The project's leadership turnover added pressure. Its recently hired executive director resigned early this year, prompting Prosper Portland's executive director to request an urgent update on the venture's viability. Public reports noted that the startup had relied on public funds to leverage more public money rather than securing mostly private capital as originally promised.
Key Facts
On May 13 the Prosper Portland board voted unanimously to take possession of the two properties. The vote followed a material default defined by the startup's failure to obtain the promised $4.4 million in extra funding. The accompanying settlement agreement releases Made in Old Town from any remaining loan repayment obligations.
Prosper Portland stated it will attempt to activate the buildings swiftly, though leasing downtown office space remains challenging given current vacancy rates. The agency's May 13 meeting minutes note that the project struggled to sign tenants, retain leadership, and meet its funding targets.
What It Means
The agency now holds the assets and will explore options to recoup part of its $7 million exposure, including selling, leasing, or repurposing the space for other uses.
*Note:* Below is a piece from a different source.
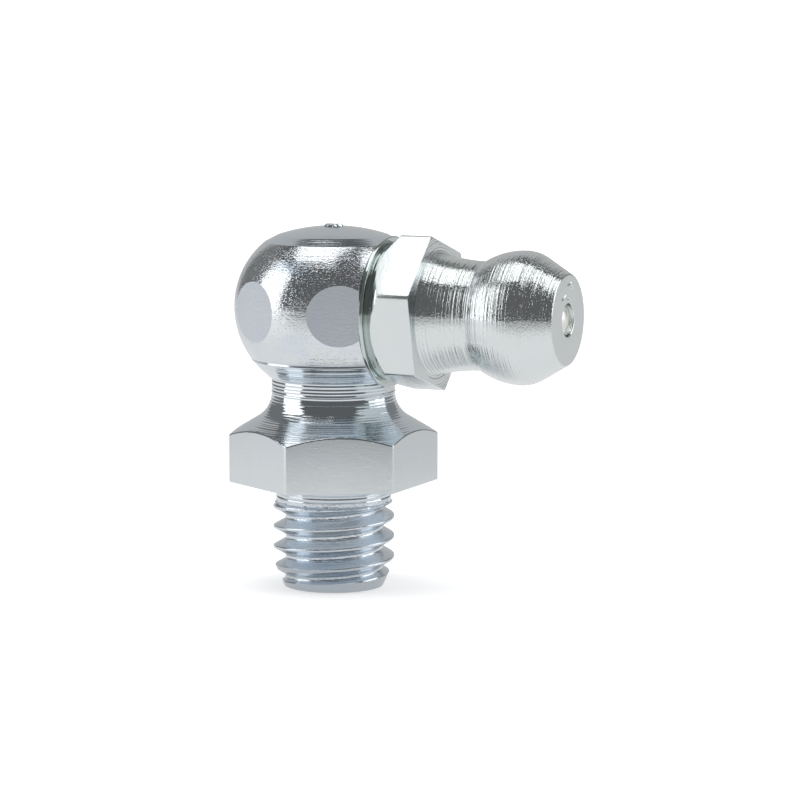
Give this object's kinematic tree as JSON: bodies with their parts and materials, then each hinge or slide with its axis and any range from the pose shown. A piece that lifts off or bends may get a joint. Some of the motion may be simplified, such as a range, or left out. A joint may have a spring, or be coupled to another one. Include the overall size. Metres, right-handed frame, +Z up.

Downtown Portland's office market shows elevated vacancy, which may affect how quickly new tenants can be found.
Local officials have warned that similar public-private partnerships need clearer private-funding commitments to avoid repeat defaults. Observers will watch whether Made in Old Town can continue operations without the loan burden and how Prosper Portland adjusts its future lending criteria for development projects.
Continue reading
More in this thread
Conversation
Reader notes
Loading comments...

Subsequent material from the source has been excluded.